Дмитрий Иванович уловил в его словах что-то похожее на страховку, врач боялся давать место надежде, и Марченко мгновенно проникся к нему враждебностью. Но уже в следующий миг забыл об этом. Именно этот самый врач не уехал домой, а дежурил в палате всю ночь. Он делал уколы, проводил измерения и следил за аппаратом в изголовье Андрея.
Дмитрий Иванович сидел в стороне на стуле. Он не заметил, как прошла ночь, хотя и замечал, как медленно и трудно течет время. Самыми страшными для него были минуты, когда его сознание заполняла мысль о смерти сына. Она рвалась из глубины, он прогонял ее, а она настырно и страшно возвращалась: Андрей уже не проснется, это его слово было последним, а он, отец, всю жизнь будет помнить его. Эта борьба утомила его до того, что он перестал сопротивляться, то есть не боролся во всю силу сердца, а словно бы положился на судьбу, и, когда спохватился, заметил, что думает про Соколовку, про деда Онышка, про речку, которая подмывает берег, и про то, что перед отъездом узнал, — на следующий год она уже не будет разрушать берег — вода пойдет каналом. Он пытался представить тот канал и старицу возле села и невольно начал фантазировать. Поймав себя на этом, устыдился, испуганно посмотрел на Андрея. Тот лежал с закрытыми глазами, и его веки мучительно и неестественно дергались.
Только утром Андрей снова раскрыл глаза. Повел ими по палате, но взгляд его, казалось, был неосмысленный, хотя и задержался на Дмитрии Ивановиче. Андрей разжал губы, однако не сказал ничего, наверное не мог говорить, но пошевелил рукой лежавшей на простыне.
— Он хочет, чтобы вы взяли его руку, — сказала сестра.
Сестра была права: как только Марченко взял в свои широкие ладони руку сына, тот снова закрыл глаза и сжал губы, но, казалось, сжал с облегчением. Дмитрию Ивановичу было страшно держать эту руку. Его охватила боль, перемешанная с нежностью. Он почувствовал, как в этой слабой руке пульсирует кровь и как бы бьет в его отцовское сердце.
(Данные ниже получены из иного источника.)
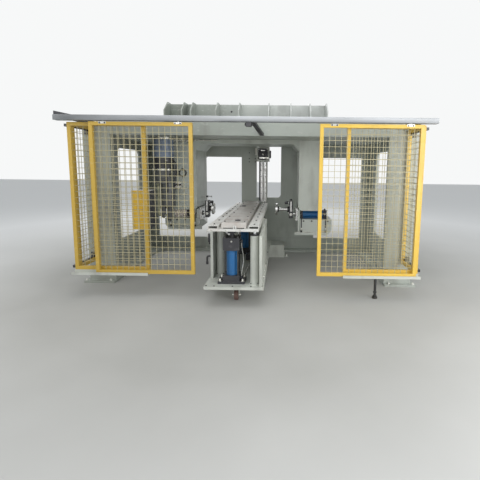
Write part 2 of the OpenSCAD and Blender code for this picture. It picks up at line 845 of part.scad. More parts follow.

Кровь его сына. В несчастье которого виноват и он. Да, виноват, ибо не отдал сыну сердца и души больше, чем отдавал, а отданного оказалось слишком мало. И как же он теперь раскаивался, что не проник в мир сына. Тот мир был для него чужой, мелкий и загадочный. Он не попытался переплавить его со своим и этим победить. А, наверное, если бы бросил на это все свои душевные силы, то победил бы. Сейчас он был убежден в этом твердо. Ведь не всегда Андрей был таким холодным, истеричным и чужим. Не всегда говорил ему грубости. О, он хорошо помнил, как вернулся домой после длительной разлуки — восемь месяцев прожил в Алма-Ате и на Памире, работал в тамошних институтах, — и как семилетний Андрей неистово метался вокруг него. Он ошалел от радости, визжал, прыгал, точно щенок, долго не видевший хозяина. А потом вскочил ему на руки, обхватил за шею и… от избытка чувств укусил за губу, даже кровь пошла. Андрей и позже отдавал отцу должное, и, если бы он не упустил ниточки, вел сына за собой, сумел бы удержать его от дурного. Помнил, как однажды они круто поссорились с Ириной Михайловной, перешли все границы, и Андрей, который тогда учился в третьем классе, подошел к матери и сказал по-взрослому грустно и рассудительно:
— Если вы разведетесь, я пойду с папой.
И Марченко, и жена тогда смутились, устыдились, и все-таки Ирина Михайловна спросила:
— Почему?
— Потому что папка справедливый. Он никогда не обманывает и не наказывает зря, — ответил Андрей.
За окном занимался долгий летний день, высокий и светлый и, наверное, тем особенно тяжелый для Дмитрия Ивановича; этот день должен был перейти в еще более тяжелую ночь, и у Марченко ничего не оставалось, кроме воспоминаний. Ими он спасался от созерцания страшной неподвижности, в которой пребывал Андрей, и от непрестанных дум об этой неподвижности.